___ SUPPLIED INFORMATION
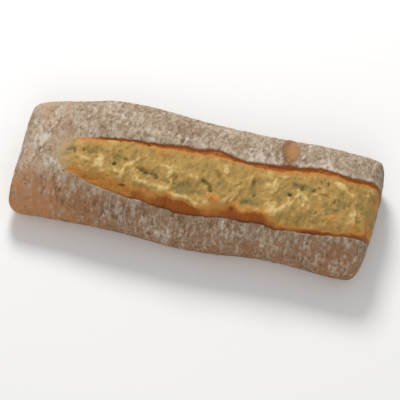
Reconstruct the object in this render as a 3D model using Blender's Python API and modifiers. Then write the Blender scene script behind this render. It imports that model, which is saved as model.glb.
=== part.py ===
"""A ciabatta loaf: one long, low loaf of bread, baked as a single piece.

The loaf lies on its flat base with its length along X. Its crust has burst open along the top,
from a soft tip near the -X end to the +X end, where the split runs out over the end.
Lengths are in metres. -Y is the near side and +Y the far side.
"""

import math

import bmesh
import bpy
from mathutils import Vector, noise

# Driving dimensions
LENGTH = 0.300
WIDTH = 0.118
HEIGHT = 0.056

# Outline and section. The *_SIDE_IN lists give how far a side stands in from the full width at x.
SIDE_SHOULDER = 0.66  # height of the shoulders along the sides, as a share of the crown's
END_SHOULDER = 0.80  # height of the shoulders along the ends, as a share of the crown's
SHOULDER_INSET = 0.0050  # how far the shoulders stand in from the widest part of the sides
BASE_INSET = 0.0110  # how far the base stands in from it
SIDE_LAYERS = (  # between base and shoulders: share of the shoulders' height, and the inset there
    (0.30, 0.0015),
    (0.66, 0.0000),
)
BASE_TRIM = 0.0045  # how much of the cage's underside the flat base cuts off
SIDE_FALL = 2.6  # how flat the top stays before it falls to the sides
END_FALL = 12.0  # how flat it stays before it falls to the ends
FALL_BLEND = 3.0  # how sharply the two falls meet over the corners
NEAR_SIDE_IN = (
    (-0.150, -0.0030),
    (-0.060, -0.0008),
    (0.000, -0.0060),
    (0.075, 0.0016),
    (0.135, -0.0045),
)
FAR_SIDE_IN = ((-0.150, 0.0105), (-0.075, -0.0072), (0.020, 0.0012), (0.150, -0.0005))
SINK_START = -0.060  # where the top starts to sink towards the -X end
SINK = 0.12  # share of the height lost at the -X end
SMALL_END_SLANT = 0.0030  # how much further the -X end reaches on its far side than on its near
LARGE_END_SLANT = 0.0040  # the same for the +X end
CORNER_REACH = 6  # how closely a corner's rounding keeps to the corner
CORNER_IN = {  # how far each corner is rounded back, seen from above, by its end and its side
    (-1, -1): -0.0010,
    (-1, 1): 0.0080,
    (1, -1): 0.0030,
    (1, 1): 0.0055,
}

# The split's two edges: x and y where each line bends
SPLIT_NEAR = (
    (-0.106, -0.029),
    (-0.060, -0.039),
    (0.000, -0.043),
    (0.050, -0.039),
    (0.100, -0.040),
    (0.150, -0.030),
)
SPLIT_FAR = (
    (-0.106, 0.004),
    (-0.060, 0.011),
    (0.000, 0.012),
    (0.050, 0.010),
    (0.100, 0.016),
    (0.150, 0.010),
)
SPLIT_FADE = 0.016  # length over which the split rises from its tip
SPLIT_RUNS_DOWN = 0.35  # share of the split's relief that carries on down the +X end

# Rows of the cage from the near side to the far side: the line each row follows, how far it
# stands from that line towards +Y, and how far the open split lifts it off the crown
ROWS = (
    ("near side", 0.0000, 0.0000),
    ("near edge", -0.0050, 0.0006),
    ("near edge", 0.0000, -0.0034),
    ("near edge", 0.0070, 0.0030),
    ("middle", 0.0000, 0.0004),
    ("far edge", -0.0060, 0.0000),
    ("far edge", -0.0005, -0.0046),
    ("far edge", 0.0035, 0.0036),
    ("far strip", 0.0000, 0.0000),
    ("far side", 0.0000, 0.0000),
)
STATIONS = 13  # cage cells along the loaf
CROWDING = 0.80  # above 0, the cells shorten towards the ends
LAYERS = len(SIDE_LAYERS) + 1  # cage cells from the base to the top
LEVELS = 2
CUTTER_DEPTH = 0.018
CUTTER_MARGIN = 0.030  # how far the cutter reaches beyond the loaf all round

# Unevenness that the dough keeps from its shaping and its rise
DOUGH_WAVE = 0.0010
DOUGH_PITCH = 0.050
CRUMB_WAVE = 0.0016
CRUMB_PITCH = 0.018

CRUST_COLOUR = (0.40, 0.27, 0.17, 1.0)
CRUST_ROUGHNESS = 0.85


def clear_scene():
    for thing in list(bpy.data.objects):
        bpy.data.objects.remove(thing, do_unlink=True)


def collection_named(name):
    group = bpy.data.collections.new(name)
    bpy.context.scene.collection.children.link(group)
    return group


def ease(t):
    t = min(max(t, 0.0), 1.0)
    return t * t * (3.0 - 2.0 * t)


def line_at(points, x):
    """The y of a bent line at x, rounded off between its points and level beyond them."""
    for (x0, y0), (x1, y1) in zip(points, points[1:]):
        if x < x1:
            return y0 + (y1 - y0) * ease((x - x0) / (x1 - x0))
    return points[-1][1]


def sink_at(x):
    """0 over most of the loaf, rising to 1 at its -X end."""
    return ease((SINK_START - x) / (SINK_START + LENGTH / 2))


def split_open_at(x):
    """How open the split is: 0 short of its tip, 1 along the rest."""
    return ease((x - SPLIT_NEAR[0][0]) / SPLIT_FADE)


def corner_inset(x, y):
    """How far the outline is rounded back at x and y, which grows towards the corners."""
    corner = (-1 if x < 0.0 else 1, -1 if y < 0.0 else 1)
    share = min(abs(4.0 * x * y / (LENGTH * WIDTH)), 1.0)
    return CORNER_IN[corner] * share**CORNER_REACH


def station_x(station):
    turn = CROWDING * math.pi / 2
    return LENGTH / 2 * math.sin(turn * (2.0 * station / STATIONS - 1.0)) / math.sin(turn)


def row_y(line, offset, x):
    near = -WIDTH / 2 + line_at(NEAR_SIDE_IN, x) + corner_inset(x, -WIDTH / 2)
    far = WIDTH / 2 - line_at(FAR_SIDE_IN, x) - corner_inset(x, WIDTH / 2)
    near_edge = line_at(SPLIT_NEAR, x)
    far_edge = line_at(SPLIT_FAR, x)
    lines = {
        "near side": near,
        "near edge": near_edge,
        "middle": (near_edge + far_edge) / 2,
        "far edge": far_edge,
        "far strip": (far_edge + 2.0 * far) / 3,
        "far side": far,
    }
    return lines[line] + offset


def crown_z(x, y):
    """Height of the unbroken top: flat-topped, falling away to the shoulders all round."""
    to_side = (1.0 - SIDE_SHOULDER) * min(abs(2.0 * y / WIDTH), 1.0) ** SIDE_FALL
    to_end = (1.0 - END_SHOULDER) * min(abs(2.0 * x / LENGTH), 1.0) ** END_FALL
    fall = (to_side**FALL_BLEND + to_end**FALL_BLEND) ** (1.0 / FALL_BLEND)
    return HEIGHT * (1.0 - SINK * sink_at(x)) * (1.0 - fall)


def wave(place, pitch, depth):
    return depth * noise.noise(place / pitch)


def box_cage():
    """A unit cube cut into STATIONS by rows by LAYERS cells."""
    cage = bmesh.new()
    bmesh.ops.create_cube(cage, size=1.0)
    for axis, cells in enumerate((STATIONS, len(ROWS) - 1, LAYERS)):
        edges = []
        for edge in cage.edges:
            a, b = (vert.co[axis] for vert in edge.verts)
            if round(abs(a - b)) == 1:
                edges.append(edge)
        bmesh.ops.subdivide_edges(cage, edges=edges, cuts=cells - 1, use_grid_fill=True)
    return cage


def end_share(station):
    """-1 at the -X end, +1 at the +X end and 0 between them."""
    if station == 0:
        return -1.0
    return 1.0 if station == STATIONS else 0.0


def side_share(row):
    """-1 on the near side, +1 on the far side and 0 between them."""
    if row == 0:
        return -1.0
    return 1.0 if row == len(ROWS) - 1 else 0.0


def place_of(station, row, layer):
    """Where one corner of the cage goes."""
    x = station_x(station)
    line, offset, lift = ROWS[row]
    y = row_y(line, offset, x)
    end, side = end_share(station), side_share(row)
    x -= end * corner_inset(x, y)
    x -= SMALL_END_SLANT * sink_at(x) * y / WIDTH
    x += LARGE_END_SLANT * ease(2.0 * x / LENGTH) * y / WIDTH
    if layer == LAYERS:
        lift *= split_open_at(x)
        if line in ("middle", "far edge") and lift:
            lift += split_open_at(x) * wave(Vector((x, y, 0.0)), CRUMB_PITCH, CRUMB_WAVE)
        z = crown_z(x, y) + lift
        inset = SHOULDER_INSET
    elif layer == 0:
        z = -BASE_TRIM
        inset = BASE_INSET
    else:
        share, inset = SIDE_LAYERS[layer - 1]
        z = share * crown_z(x, y)
        x += SPLIT_RUNS_DOWN * share * lift * max(end, 0.0)
    place = Vector((x - end * inset, y - side * inset, z))
    bulge = wave(place, DOUGH_PITCH, DOUGH_WAVE)
    return place + bulge * Vector((end, side, 1.0 if layer == LAYERS else 0.0))


def shape_cage(cage):
    for vert in cage.verts:
        station = round((vert.co.x + 0.5) * STATIONS)
        row = round((vert.co.y + 0.5) * (len(ROWS) - 1))
        layer = round((vert.co.z + 0.5) * LAYERS)
        vert.co = place_of(station, row, layer)


def add_subdivision(thing):
    rounding = thing.modifiers.new("rounding", "SUBSURF")
    rounding.levels = LEVELS
    rounding.render_levels = LEVELS


def fit_to_size(thing):
    """Stretches the cage a little, so that the rounded loaf has the driving dimensions."""
    bpy.context.view_layer.update()
    rounded = thing.evaluated_get(bpy.context.evaluated_depsgraph_get())
    places = [vert.co for vert in rounded.data.vertices]
    low = Vector([min(place[axis] for place in places) for axis in range(3)])
    high = Vector([max(place[axis] for place in places) for axis in range(3)])
    size = Vector((LENGTH, WIDTH, HEIGHT + BASE_TRIM))
    for vert in thing.data.vertices:
        for axis in range(3):
            share = (vert.co[axis] - low[axis]) / (high[axis] - low[axis])
            vert.co[axis] = size[axis] * share
        vert.co -= Vector((LENGTH / 2, WIDTH / 2, BASE_TRIM))


def add_flat_base(thing, cutters):
    """Cuts the underside off level, where the loaf lay on the oven's floor."""
    bpy.ops.mesh.primitive_cube_add(size=1.0, location=(0.0, 0.0, -CUTTER_DEPTH / 2))
    cutter = bpy.context.object
    cutter.name = "oven_floor"
    cutter.dimensions = (LENGTH + 2 * CUTTER_MARGIN, WIDTH + 2 * CUTTER_MARGIN, CUTTER_DEPTH)
    cutter.hide_render = True
    cutter.display_type = "WIRE"
    for group in list(cutter.users_collection):
        group.objects.unlink(cutter)
    cutters.objects.link(cutter)
    cut = thing.modifiers.new("flat base", "BOOLEAN")
    cut.operation = "DIFFERENCE"
    cut.solver = "EXACT"
    cut.object = cutter


def crust_material():
    crust = bpy.data.materials.new("crust")
    crust.use_nodes = True
    shader = crust.node_tree.nodes["Principled BSDF"]
    shader.inputs["Base Color"].default_value = CRUST_COLOUR
    shader.inputs["Roughness"].default_value = CRUST_ROUGHNESS
    shader.inputs["Metallic"].default_value = 0.0
    return crust


def make_loaf(group, cutters):
    cage = box_cage()
    shape_cage(cage)
    mesh = bpy.data.meshes.new("loaf")
    cage.to_mesh(mesh)
    cage.free()
    mesh.materials.append(crust_material())
    mesh.shade_smooth()
    loaf = bpy.data.objects.new("loaf", mesh)
    group.objects.link(loaf)
    add_subdivision(loaf)
    fit_to_size(loaf)
    add_flat_base(loaf, cutters)


clear_scene()
make_loaf(collection_named("ciabatta_loaf"), collection_named("cutters"))
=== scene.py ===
"""The looks of the ciabatta loaf: its floury crust, the split along its top and its torn crumb.

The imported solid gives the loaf's shape. Here it gets a fine skin, which is worked like clay: lips
along the split, a lumpy crumb between them, pits, creases, blisters and wrinkles. What the skin is
at each point (crumb, toasted bank, flour, bald blister) is kept as attributes, which its material
reads. Lengths are in metres, except that the features are laid out in millimetres. -Y is the near
side and +Y the far side.
"""

import math

import bmesh
import bpy
import numpy as np
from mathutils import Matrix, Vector, noise


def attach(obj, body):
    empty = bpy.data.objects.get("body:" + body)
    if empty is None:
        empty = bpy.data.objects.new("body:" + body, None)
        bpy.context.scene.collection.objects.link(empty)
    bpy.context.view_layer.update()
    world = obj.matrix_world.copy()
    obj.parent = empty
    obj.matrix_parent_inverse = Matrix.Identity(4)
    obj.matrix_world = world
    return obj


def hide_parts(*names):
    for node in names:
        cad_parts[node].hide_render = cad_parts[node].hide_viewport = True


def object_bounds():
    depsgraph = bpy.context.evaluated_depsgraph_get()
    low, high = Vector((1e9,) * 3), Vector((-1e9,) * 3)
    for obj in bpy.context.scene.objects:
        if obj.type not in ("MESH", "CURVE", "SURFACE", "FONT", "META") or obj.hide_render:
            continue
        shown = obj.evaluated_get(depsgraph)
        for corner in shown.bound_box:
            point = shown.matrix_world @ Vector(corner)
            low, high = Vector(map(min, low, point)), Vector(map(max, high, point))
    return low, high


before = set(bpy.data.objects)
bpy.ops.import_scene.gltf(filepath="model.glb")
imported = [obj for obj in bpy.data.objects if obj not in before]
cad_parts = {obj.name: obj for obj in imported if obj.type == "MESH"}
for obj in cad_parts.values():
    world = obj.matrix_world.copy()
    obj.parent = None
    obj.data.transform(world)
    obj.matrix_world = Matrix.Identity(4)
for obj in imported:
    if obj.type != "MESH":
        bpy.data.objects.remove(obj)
cad_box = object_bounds()

MM = 0.001

# ---------------------------------------------------------------- the skin's fineness
SKIN_VOXEL = 1.36 * MM
SKIN_SMOOTHING = 32  # rounds of smoothing
SMOOTHING_FACTOR = 0.5
WELD_DISTANCE = 0.001 * MM
SPLIT_MARGIN = 4.5  # how far outside the split the finer skin reaches, in mm
LEAST_UPWARD = -0.2  # faces whose normals point further down than this are never made finer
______
_STATED GOAL_
Return only the lines spanning from the first line of the material through the line with "a single piece.", copied exactly, both ends kept.

_SOLVED PROBLEM_
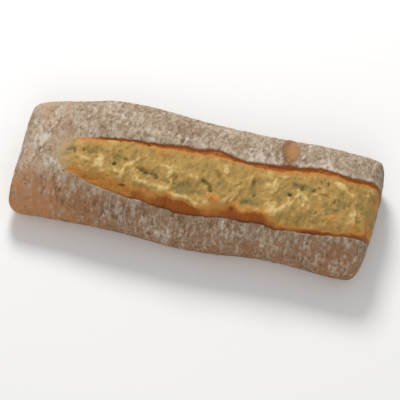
Reconstruct the object in this render as a 3D model using Blender's Python API and modifiers. Then write the Blender scene script behind this render. It imports that model, which is saved as model.glb.
=== part.py ===
"""A ciabatta loaf: one long, low loaf of bread, baked as a single piece.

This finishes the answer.